Add music to a video with Captions
Learn why background music matters and how to add or generate music for your videos.
The right background track improves pacing, strengthens transitions, and makes content feel complete. Without it, even strong visuals can feel unfinished.
Adding music isn’t technically complicated. What slows creators down is everything around it: finding the right track, checking licensing, and matching audio to the pacing of the edit.
Here’s how to add music to a video—including how to generate original music when you don’t have the right track.
Why background music matters in video
Background music does more than fill silence. It influences how viewers interpret what they’re seeing.
A steady track can smooth transitions between cuts. A shift in energy can signal a new segment or idea. Even subtle ambient music can make educational or informational videos feel more polished and intentional.
This matters even more in short-form content. Platforms like TikTok, Instagram Reels, and YouTube Shorts move quickly, and viewers decide within seconds whether to keep watching. Music often provides the pacing that keeps a video moving.

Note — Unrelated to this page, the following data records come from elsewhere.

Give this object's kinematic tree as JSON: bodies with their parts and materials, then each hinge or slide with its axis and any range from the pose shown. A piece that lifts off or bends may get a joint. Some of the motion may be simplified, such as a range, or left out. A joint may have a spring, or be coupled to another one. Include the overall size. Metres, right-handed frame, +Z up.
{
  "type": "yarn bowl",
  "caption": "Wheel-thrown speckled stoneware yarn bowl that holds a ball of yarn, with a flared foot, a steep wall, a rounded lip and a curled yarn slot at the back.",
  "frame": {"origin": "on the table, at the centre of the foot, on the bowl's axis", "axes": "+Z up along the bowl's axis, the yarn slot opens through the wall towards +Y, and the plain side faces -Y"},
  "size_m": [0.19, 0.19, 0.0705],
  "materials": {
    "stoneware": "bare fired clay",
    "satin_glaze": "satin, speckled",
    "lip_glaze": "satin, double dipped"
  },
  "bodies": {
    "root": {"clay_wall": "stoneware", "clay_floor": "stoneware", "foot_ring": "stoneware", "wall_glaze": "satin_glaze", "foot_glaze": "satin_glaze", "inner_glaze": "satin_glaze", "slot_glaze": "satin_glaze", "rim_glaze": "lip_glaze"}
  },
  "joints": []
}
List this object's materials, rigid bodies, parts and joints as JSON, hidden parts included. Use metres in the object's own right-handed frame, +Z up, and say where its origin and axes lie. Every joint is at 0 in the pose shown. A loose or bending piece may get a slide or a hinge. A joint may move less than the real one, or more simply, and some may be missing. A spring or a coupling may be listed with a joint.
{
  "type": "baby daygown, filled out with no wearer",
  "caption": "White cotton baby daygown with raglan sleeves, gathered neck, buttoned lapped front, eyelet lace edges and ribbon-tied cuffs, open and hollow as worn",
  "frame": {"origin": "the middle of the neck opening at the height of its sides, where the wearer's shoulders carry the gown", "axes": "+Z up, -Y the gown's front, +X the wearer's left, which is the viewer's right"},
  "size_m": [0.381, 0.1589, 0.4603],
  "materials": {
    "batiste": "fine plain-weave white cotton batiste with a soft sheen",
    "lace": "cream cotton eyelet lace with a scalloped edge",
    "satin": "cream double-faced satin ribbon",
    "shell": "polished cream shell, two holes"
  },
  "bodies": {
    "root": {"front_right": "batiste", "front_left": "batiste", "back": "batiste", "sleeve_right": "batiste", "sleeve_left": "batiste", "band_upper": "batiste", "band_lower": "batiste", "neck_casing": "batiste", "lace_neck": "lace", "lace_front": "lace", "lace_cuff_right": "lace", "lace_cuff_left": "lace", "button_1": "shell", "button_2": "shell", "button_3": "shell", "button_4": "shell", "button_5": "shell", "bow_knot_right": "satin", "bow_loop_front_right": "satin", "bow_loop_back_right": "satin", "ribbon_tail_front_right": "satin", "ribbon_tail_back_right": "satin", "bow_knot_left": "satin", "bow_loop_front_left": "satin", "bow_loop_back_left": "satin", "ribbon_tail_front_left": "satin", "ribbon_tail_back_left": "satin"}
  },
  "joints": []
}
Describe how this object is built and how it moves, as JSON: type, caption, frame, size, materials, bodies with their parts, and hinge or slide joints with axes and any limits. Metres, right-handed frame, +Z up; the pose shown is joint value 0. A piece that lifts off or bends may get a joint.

The goal is rarely to make music the focus. In most cases, it simply supports the edit, helping the video feel cohesive from beginning to end.
Ways creators typically add music to a video
There are several ways to add background music depending on the tools you’re using.
Some creators work inside professional editing software, such as Premiere Pro or Final Cut. Others rely on lightweight online editors designed for quick social content. Many platforms also include built-in music libraries that make it easy to place a track beneath your video timeline.
For creators publishing frequently, the most efficient workflow keeps editing, captions, and audio in one place so adjustments happen inside the same project rather than across multiple tools. Tools like Captions combine these steps in a single editor.
How to add music to a video in Captions
Captions gives you options to add an existing track, or generate new music specifically for your video. Audio lives on the same timeline as your footage and subtitles, so you can adjust everything in one place and hear changes instantly.
Here’s how to add your own track:
Upload your video or record directly in Captions.
Open the editor timeline.
Select Add Audio.
Upload your music file.
Drag the track beneath your video layer.
Trim it to match your video length.
Preview and export.
Once added, your music becomes part of the edit. You can refine timing and levels without leaving the project.
How to generate new music in Captions:
Finding music that fits takes time. Even when a track is usable, it may not match the pacing or tone of your video.
Generating music removes that friction. Instead of searching through libraries, you create a track that fits your video from the start. You choose the mood and energy, and the music is generated specifically for the project.
Here are the key steps:
Open your video in the editor and select AI Music.
Choose the style or mood you want.
Generate the track.
Apply it to your timeline.
Preview and export.
The track is created inside your project, so you can adjust it as needed and keep your workflow moving. From there, you can continue refining subtitles, timing, and visuals in Captions until the video is ready to export.